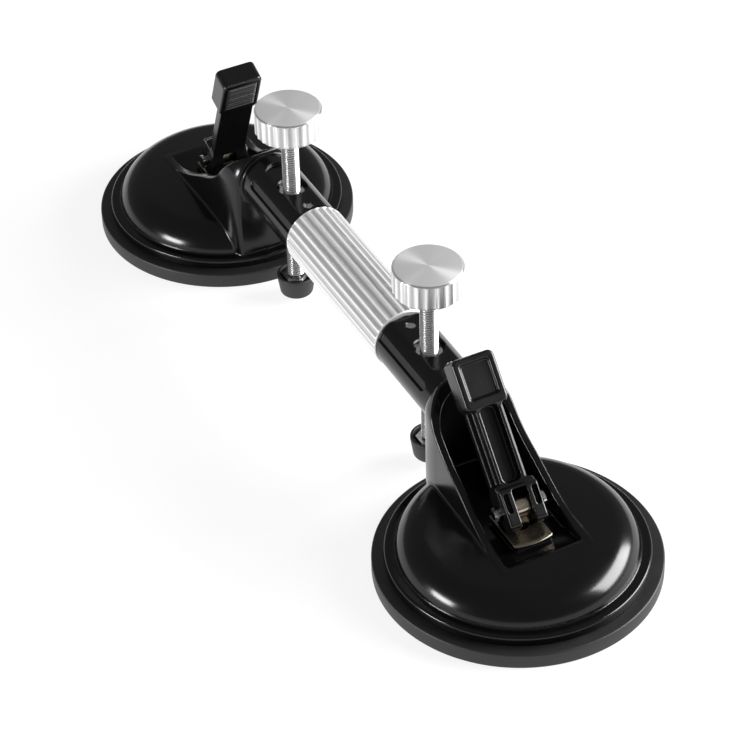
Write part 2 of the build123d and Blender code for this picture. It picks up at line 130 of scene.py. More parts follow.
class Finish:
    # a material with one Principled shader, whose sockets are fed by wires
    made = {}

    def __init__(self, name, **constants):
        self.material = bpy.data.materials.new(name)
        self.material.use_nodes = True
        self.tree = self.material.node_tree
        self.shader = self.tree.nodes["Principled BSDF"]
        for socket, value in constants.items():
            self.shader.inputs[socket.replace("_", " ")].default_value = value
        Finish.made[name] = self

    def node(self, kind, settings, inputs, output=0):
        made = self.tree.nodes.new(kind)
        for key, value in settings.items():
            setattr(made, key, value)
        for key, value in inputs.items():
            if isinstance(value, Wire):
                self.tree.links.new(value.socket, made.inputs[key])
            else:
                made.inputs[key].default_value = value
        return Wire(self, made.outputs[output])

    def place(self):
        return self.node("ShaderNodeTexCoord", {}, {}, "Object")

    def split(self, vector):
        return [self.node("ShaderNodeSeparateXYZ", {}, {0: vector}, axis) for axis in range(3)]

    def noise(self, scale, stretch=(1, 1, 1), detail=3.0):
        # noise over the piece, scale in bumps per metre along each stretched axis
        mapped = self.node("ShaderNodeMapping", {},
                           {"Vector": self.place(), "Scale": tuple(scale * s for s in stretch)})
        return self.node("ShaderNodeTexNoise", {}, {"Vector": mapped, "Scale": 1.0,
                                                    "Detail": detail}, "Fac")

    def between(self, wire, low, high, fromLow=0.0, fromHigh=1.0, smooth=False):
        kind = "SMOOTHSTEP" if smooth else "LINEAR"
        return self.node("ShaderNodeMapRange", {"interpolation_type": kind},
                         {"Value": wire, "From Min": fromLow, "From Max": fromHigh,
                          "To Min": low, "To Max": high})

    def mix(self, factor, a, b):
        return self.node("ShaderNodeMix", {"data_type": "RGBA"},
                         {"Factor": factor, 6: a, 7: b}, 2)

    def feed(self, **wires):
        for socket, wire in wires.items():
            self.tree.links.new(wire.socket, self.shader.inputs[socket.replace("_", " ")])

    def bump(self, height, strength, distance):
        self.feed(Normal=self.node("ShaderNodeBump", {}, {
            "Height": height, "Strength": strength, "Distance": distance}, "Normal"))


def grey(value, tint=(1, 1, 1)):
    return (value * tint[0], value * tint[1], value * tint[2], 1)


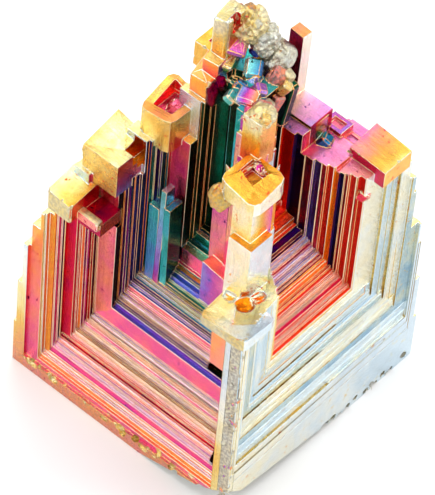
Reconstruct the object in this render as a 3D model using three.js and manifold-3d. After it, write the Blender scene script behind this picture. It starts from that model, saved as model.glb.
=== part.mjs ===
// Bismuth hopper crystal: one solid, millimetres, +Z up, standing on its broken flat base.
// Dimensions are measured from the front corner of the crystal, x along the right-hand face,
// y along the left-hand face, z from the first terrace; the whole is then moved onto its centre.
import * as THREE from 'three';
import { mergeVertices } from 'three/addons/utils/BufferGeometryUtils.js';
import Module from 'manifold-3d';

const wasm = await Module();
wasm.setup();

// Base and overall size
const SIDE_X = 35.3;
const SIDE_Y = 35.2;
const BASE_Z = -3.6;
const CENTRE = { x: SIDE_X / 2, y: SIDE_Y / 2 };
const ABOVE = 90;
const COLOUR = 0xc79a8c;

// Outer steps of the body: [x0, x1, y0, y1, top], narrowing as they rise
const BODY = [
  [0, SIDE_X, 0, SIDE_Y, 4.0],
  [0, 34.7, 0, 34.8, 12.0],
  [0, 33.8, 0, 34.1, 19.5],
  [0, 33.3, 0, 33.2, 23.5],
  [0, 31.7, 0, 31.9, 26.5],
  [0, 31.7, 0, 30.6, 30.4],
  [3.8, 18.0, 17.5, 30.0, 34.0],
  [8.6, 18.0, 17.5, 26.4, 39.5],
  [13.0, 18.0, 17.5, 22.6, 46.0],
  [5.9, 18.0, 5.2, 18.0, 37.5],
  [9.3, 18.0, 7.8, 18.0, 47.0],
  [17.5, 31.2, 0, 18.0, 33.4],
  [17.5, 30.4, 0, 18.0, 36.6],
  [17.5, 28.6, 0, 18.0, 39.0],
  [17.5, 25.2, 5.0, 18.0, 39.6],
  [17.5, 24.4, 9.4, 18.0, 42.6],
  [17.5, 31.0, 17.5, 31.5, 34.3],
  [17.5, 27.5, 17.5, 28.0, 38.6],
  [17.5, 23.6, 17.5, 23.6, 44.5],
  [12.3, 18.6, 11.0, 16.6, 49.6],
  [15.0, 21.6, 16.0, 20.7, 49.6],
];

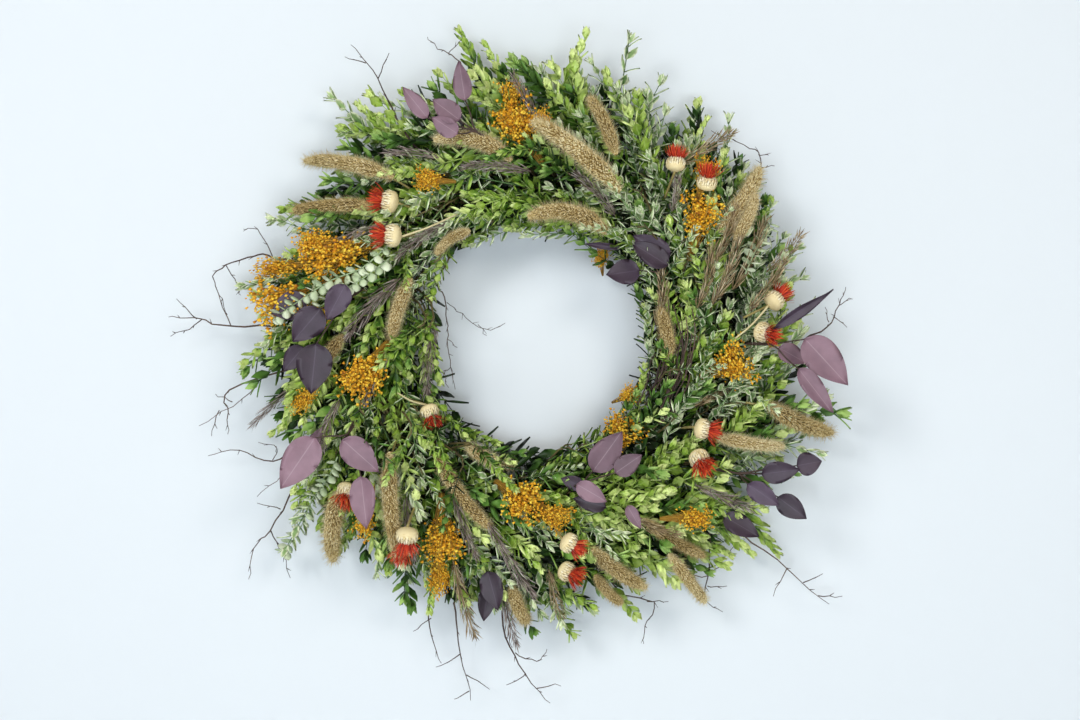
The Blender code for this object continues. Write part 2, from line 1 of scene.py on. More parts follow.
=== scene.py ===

* _Exercise aim_:
Restate the final lines of the listing above word for word, beginning at the line that contains "The Blender code".

* _Written response_:
The Blender code for this object continues. Write part 2, from line 1 of scene.py on. More parts follow.
=== scene.py ===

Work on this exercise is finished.